[A run of records]
***

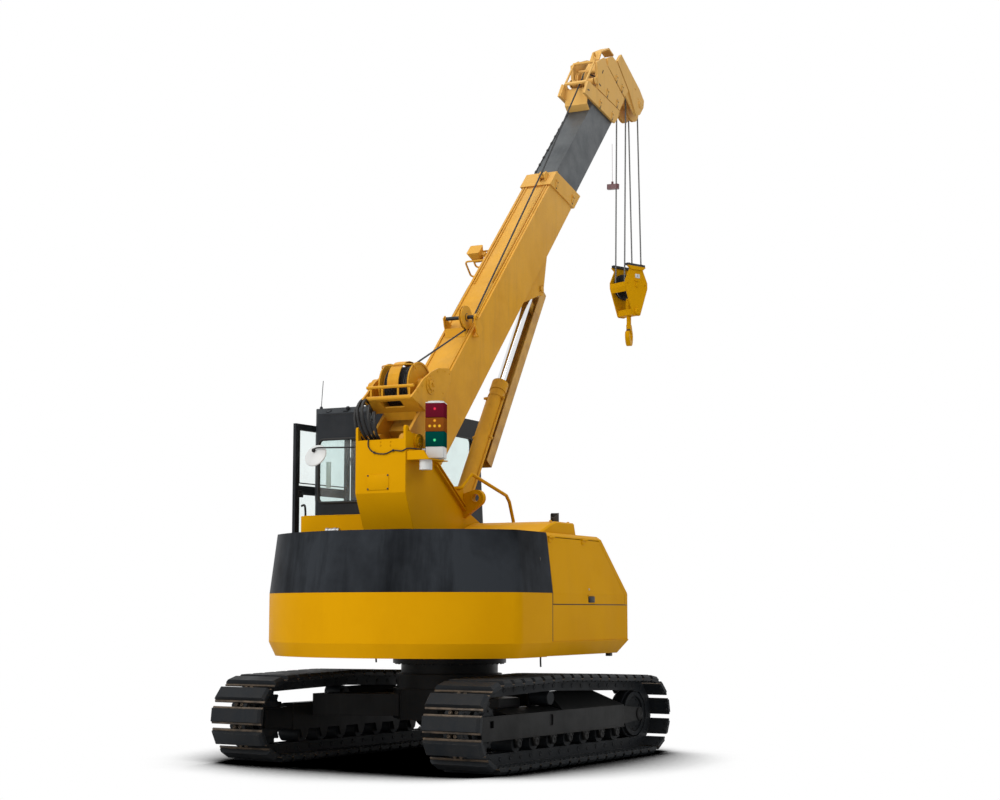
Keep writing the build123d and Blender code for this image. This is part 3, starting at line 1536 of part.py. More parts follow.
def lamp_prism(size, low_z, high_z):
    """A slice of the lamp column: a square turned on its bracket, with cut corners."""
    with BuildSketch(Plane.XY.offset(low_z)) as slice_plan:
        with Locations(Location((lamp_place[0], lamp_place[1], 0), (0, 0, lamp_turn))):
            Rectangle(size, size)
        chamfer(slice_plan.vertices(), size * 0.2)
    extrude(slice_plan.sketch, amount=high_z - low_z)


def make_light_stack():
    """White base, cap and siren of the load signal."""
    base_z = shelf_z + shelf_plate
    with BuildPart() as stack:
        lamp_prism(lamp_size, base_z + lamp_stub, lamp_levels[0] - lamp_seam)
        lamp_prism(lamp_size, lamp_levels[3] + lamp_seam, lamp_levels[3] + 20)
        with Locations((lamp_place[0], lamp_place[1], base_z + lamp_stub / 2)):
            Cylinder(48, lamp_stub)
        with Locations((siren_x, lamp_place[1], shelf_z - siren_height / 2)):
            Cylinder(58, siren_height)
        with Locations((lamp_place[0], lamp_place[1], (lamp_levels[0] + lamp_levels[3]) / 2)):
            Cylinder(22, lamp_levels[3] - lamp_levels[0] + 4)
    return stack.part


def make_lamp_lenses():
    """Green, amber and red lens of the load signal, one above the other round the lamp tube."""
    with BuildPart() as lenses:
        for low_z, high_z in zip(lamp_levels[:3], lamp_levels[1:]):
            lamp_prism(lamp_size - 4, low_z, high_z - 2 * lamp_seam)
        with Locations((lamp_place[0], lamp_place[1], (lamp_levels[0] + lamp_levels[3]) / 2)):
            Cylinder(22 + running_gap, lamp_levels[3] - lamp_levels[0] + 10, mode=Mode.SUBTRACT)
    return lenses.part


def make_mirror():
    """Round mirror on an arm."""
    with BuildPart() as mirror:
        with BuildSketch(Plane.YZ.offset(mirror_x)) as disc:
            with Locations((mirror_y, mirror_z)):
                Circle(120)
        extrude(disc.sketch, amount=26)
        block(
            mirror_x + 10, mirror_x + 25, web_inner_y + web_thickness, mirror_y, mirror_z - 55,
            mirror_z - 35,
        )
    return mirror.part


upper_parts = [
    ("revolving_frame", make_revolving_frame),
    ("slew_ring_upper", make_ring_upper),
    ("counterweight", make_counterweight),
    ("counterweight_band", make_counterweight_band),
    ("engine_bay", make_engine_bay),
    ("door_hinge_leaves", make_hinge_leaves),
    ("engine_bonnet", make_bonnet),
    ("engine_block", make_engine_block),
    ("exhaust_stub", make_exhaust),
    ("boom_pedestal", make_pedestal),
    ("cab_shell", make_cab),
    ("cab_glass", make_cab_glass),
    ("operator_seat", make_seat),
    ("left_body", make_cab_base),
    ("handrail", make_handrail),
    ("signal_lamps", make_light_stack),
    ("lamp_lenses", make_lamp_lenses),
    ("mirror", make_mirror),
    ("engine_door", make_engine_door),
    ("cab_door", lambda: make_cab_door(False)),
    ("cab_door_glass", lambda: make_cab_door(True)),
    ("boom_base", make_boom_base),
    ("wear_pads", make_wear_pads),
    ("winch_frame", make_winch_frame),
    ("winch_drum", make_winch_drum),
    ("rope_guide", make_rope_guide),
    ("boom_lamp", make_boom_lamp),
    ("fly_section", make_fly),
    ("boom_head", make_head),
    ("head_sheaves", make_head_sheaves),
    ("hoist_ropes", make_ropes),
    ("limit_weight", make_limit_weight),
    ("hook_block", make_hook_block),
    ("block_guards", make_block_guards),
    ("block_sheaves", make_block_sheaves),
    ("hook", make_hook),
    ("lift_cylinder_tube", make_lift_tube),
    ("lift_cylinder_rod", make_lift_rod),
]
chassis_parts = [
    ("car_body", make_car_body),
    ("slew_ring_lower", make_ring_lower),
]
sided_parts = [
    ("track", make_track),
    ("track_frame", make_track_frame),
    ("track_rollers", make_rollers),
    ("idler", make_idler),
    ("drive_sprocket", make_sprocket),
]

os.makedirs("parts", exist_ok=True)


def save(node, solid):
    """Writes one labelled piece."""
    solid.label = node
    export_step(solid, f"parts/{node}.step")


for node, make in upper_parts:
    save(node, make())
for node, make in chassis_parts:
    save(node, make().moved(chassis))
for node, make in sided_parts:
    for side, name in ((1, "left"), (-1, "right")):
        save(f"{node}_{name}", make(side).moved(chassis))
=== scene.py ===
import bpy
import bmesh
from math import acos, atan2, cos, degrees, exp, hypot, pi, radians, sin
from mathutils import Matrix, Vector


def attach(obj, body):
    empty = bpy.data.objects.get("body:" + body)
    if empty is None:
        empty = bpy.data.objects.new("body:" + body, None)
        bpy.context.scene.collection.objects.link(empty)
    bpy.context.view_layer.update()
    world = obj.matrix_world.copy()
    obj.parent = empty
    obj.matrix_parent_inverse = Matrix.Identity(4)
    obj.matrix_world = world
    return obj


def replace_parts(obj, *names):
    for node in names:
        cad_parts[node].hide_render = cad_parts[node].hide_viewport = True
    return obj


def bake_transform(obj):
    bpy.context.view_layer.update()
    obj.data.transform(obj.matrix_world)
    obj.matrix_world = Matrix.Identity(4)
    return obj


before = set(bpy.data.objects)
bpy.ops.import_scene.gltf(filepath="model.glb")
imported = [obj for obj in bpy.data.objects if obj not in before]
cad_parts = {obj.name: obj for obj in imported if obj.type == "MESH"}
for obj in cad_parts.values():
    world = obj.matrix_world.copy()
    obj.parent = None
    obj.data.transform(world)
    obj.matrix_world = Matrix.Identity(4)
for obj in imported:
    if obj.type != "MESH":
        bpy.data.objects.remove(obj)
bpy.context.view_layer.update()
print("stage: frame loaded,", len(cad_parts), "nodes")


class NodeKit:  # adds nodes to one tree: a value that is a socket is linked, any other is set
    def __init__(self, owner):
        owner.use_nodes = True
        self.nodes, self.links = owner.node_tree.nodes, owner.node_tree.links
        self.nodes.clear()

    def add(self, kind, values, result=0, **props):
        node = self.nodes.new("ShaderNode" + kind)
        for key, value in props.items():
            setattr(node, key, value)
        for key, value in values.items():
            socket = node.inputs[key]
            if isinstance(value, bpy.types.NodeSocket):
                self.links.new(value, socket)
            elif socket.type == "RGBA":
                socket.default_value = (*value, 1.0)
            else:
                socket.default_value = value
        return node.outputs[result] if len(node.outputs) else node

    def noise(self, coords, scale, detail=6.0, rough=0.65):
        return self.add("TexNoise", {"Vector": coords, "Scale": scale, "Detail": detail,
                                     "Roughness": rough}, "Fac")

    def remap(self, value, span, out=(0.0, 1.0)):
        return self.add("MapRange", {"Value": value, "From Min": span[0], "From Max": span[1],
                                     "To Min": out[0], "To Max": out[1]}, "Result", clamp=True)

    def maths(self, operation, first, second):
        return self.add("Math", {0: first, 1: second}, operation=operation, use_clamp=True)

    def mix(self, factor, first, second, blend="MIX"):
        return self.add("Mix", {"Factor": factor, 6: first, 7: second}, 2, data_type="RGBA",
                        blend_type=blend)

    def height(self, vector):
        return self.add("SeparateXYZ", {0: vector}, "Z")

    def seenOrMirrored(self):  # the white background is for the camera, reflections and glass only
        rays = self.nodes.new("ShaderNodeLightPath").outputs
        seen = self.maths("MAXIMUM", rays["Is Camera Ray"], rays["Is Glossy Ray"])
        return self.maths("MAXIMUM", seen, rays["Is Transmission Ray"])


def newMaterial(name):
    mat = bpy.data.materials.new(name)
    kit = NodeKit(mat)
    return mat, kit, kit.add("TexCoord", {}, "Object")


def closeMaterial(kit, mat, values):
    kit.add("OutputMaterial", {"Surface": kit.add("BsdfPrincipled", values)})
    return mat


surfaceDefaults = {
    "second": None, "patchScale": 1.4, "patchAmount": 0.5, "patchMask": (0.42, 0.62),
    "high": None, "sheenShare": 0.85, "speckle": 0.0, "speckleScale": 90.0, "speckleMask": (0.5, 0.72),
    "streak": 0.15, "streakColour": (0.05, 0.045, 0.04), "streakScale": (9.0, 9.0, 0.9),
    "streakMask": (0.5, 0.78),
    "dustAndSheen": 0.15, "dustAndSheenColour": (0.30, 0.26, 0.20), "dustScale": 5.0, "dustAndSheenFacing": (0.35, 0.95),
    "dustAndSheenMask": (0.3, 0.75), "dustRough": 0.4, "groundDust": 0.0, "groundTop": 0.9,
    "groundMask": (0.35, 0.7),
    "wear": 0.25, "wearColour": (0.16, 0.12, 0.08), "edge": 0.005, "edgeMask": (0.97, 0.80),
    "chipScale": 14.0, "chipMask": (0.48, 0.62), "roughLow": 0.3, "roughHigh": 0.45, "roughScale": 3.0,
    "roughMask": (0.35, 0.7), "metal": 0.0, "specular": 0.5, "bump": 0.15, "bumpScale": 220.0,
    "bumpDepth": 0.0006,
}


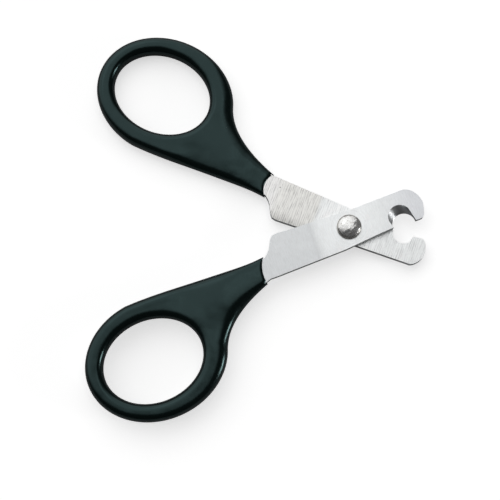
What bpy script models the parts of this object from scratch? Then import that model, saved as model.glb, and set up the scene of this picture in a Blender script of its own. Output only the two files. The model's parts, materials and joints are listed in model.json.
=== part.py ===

***

Write out each line exactly as it appears, from the line with "solid.label = node" up to and including the line with "for node in".

    solid.label = node
    export_step(solid, f"parts/{node}.step")


for node, make in upper_parts:
    save(node, make())
for node, make in chassis_parts:
    save(node, make().moved(chassis))
for node, make in sided_parts:
    for side, name in ((1, "left"), (-1, "right")):
        save(f"{node}_{name}", make(side).moved(chassis))
=== scene.py ===
import bpy
import bmesh
from math import acos, atan2, cos, degrees, exp, hypot, pi, radians, sin
from mathutils import Matrix, Vector


def attach(obj, body):
    empty = bpy.data.objects.get("body:" + body)
    if empty is None:
        empty = bpy.data.objects.new("body:" + body, None)
        bpy.context.scene.collection.objects.link(empty)
    bpy.context.view_layer.update()
    world = obj.matrix_world.copy()
    obj.parent = empty
    obj.matrix_parent_inverse = Matrix.Identity(4)
    obj.matrix_world = world
    return obj


def replace_parts(obj, *names):
    for node in names:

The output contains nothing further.